◆ Short task ◆
Write out, word for word, only the data from its first line to the line containing "return show(bpy.data.objects.new(name, curve)), spline".

◆ Given data ◆
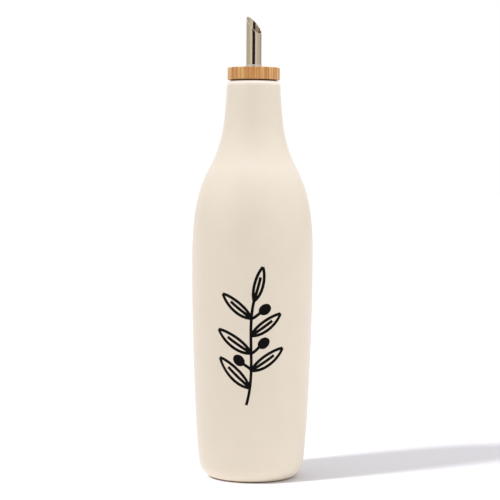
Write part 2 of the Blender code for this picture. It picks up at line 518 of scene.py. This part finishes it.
def free_curve(name, steps, points):
    """A Bezier curve of points (place, handle before, handle after). Returns its object and its spline."""
    curve = bpy.data.curves.new(name, "CURVE")
    curve.dimensions = "3D"
    curve.resolution_u = steps
    spline = curve.splines.new("BEZIER")
    spline.bezier_points.add(len(points) - 1)
    for point, (place, before, after) in zip(spline.bezier_points, points):
        point.handle_left_type = point.handle_right_type = "FREE"
        point.co = place
        point.handle_left = before
        point.handle_right = after
    return show(bpy.data.objects.new(name, curve)), spline


def outline(name, start, runs, steps, closed=False):
    """The curve through the runs, upright, with the axis of turning on Z. Closed, it ends where it starts."""
    ends = [start] + [run[2] for run in runs]
    points = []
    for i in range(len(runs) + (0 if closed else 1)):
        before = runs[i - 1][1] if i or closed else start
        after = runs[i][0] if i < len(runs) else ends[i]
        points.append([(radius, 0, height) for radius, height in (ends[i], before, after)])
    drawn, spline = free_curve(name, steps, points)
    spline.use_cyclic_u = closed
    return drawn


# Finishes


def new_finish(name, colour, roughness, metallic=0.0, **more):
    """A material named for what it is. Returns it with its tree, its shader and Object coordinates in mm."""
    made = bpy.data.materials.new(name)
    made.use_nodes = True
    tree = made.node_tree
    shader = tree.nodes["Principled BSDF"]
    shader.inputs["Base Color"].default_value = linear(colour)
    shader.inputs["Roughness"].default_value = roughness
    shader.inputs["Metallic"].default_value = metallic
    for socket, value in more.items():
        shader.inputs[socket.replace("_", " ")].default_value = value
    where = add(tree, "ShaderNodeTexCoord")
    per_mm = (1 / MM, 1 / MM, 1 / MM)
    mm = add(tree, "ShaderNodeMapping", {"Vector": where.outputs["Object"], "Scale": per_mm})
    return made, tree, shader, mm


def satin_glaze():
    """Slip-cast stoneware under a satin magnesia glaze: a warm white that clouds faintly and shines softly.

    The lip is painted paler as a painted highlight over its round, and the ring that the bottle stands on is
    wiped bare.
    """
    cloud_wide = 22.0       # mm, where the glaze lies thicker and thinner
    grain_wide = 0.9        # mm, pores and grains of the body, coarser than real so that they show
    peel_wide = 1.6         # mm, the waves of the glaze's skin
    bare_below = 1.3        # mm above the table
    lip_from = (POT_TALL - LIP_ROUND) / MM
    made, tree, shader, mm = new_finish("satin_glazed_stoneware", "DED3C2", 0.38, IOR=1.5)
    cloud = add(tree, "ShaderNodeTexNoise", {"Vector": mm, "Scale": 1 / cloud_wide, "Detail": 3.0})
    grain = add(tree, "ShaderNodeTexNoise", {"Vector": mm, "Scale": 1 / grain_wide, "Detail": 2.0})
    peel = add(tree, "ShaderNodeTexNoise", {"Vector": mm, "Scale": 1 / peel_wide, "Detail": 1.0})
    clouded = add(
        tree,
        "ShaderNodeMix",
        {0: cloud.outputs["Fac"], 6: linear("DACFBB"), 7: linear("E1D6C4")},
        data_type="RGBA",
    )
    grain_share = add(
        tree,
        "ShaderNodeMapRange",
        {"Value": grain.outputs["Fac"], "From Min": 0.55, "From Max": 0.8, "To Max": 0.35},
    )
    grained = add(
        tree,
        "ShaderNodeMix",
        {0: grain_share, 6: clouded.outputs[2], 7: linear("D5C7B2")},
        data_type="RGBA",
    )
    parts = add(tree, "ShaderNodeSeparateXYZ", {0: mm})
    bare = add(
        tree,
        "ShaderNodeMapRange",
        {"Value": parts.outputs["Z"], "From Min": bare_below, "From Max": bare_below - 0.4},
    )
    footed = add(
        tree,
        "ShaderNodeMix",
        {0: bare, 6: grained.outputs[2], 7: linear("CEBBA1")},
        data_type="RGBA",
    )
    # Painted highlight: the glaze turns paler over the lip's round to stand in for the shine on it
    painted_lip_highlight = add(
        tree,
        "ShaderNodeMapRange",
        {"Value": parts.outputs["Z"], "From Min": lip_from - 1.2, "From Max": lip_from + 1.5},
    )
    with_painted_lip_highlight = add(
        tree,
        "ShaderNodeMix",
        {0: painted_lip_highlight, 6: footed.outputs[2], 7: linear("F6EEE0")},
        data_type="RGBA",
    )
    tree.links.new(with_painted_lip_highlight.outputs[2], shader.inputs["Base Color"])
    shine = add(
        tree,
        "ShaderNodeMapRange",
        {"Value": cloud.outputs["Fac"], "From Min": 0.3, "From Max": 0.7, "To Min": 0.34, "To Max": 0.42},
    )
    dull = add(tree, "ShaderNodeMix", {0: bare, 2: shine.outputs[0], 3: 0.85})
    tree.links.new(dull.outputs[0], shader.inputs["Roughness"])
    relief = add(
        tree,
        "ShaderNodeBump",
        {"Strength": 0.6, "Distance": 0.02 * MM, "Height": peel.outputs["Fac"]},
    )
    tree.links.new(relief.outputs[0], shader.inputs["Normal"])
    return made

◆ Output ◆
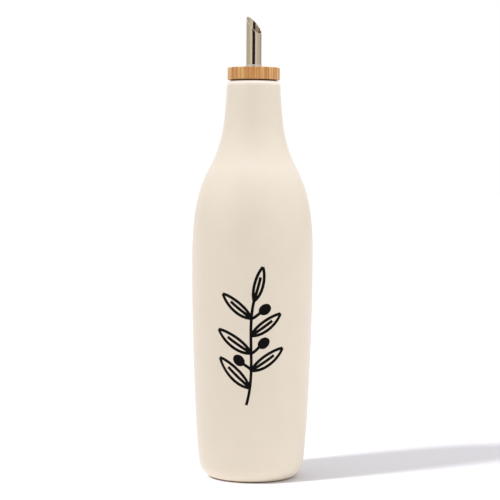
Write part 2 of the Blender code for this picture. It picks up at line 518 of scene.py. This part finishes it.
def free_curve(name, steps, points):
    """A Bezier curve of points (place, handle before, handle after). Returns its object and its spline."""
    curve = bpy.data.curves.new(name, "CURVE")
    curve.dimensions = "3D"
    curve.resolution_u = steps
    spline = curve.splines.new("BEZIER")
    spline.bezier_points.add(len(points) - 1)
    for point, (place, before, after) in zip(spline.bezier_points, points):
        point.handle_left_type = point.handle_right_type = "FREE"
        point.co = place
        point.handle_left = before
        point.handle_right = after
    return show(bpy.data.objects.new(name, curve)), spline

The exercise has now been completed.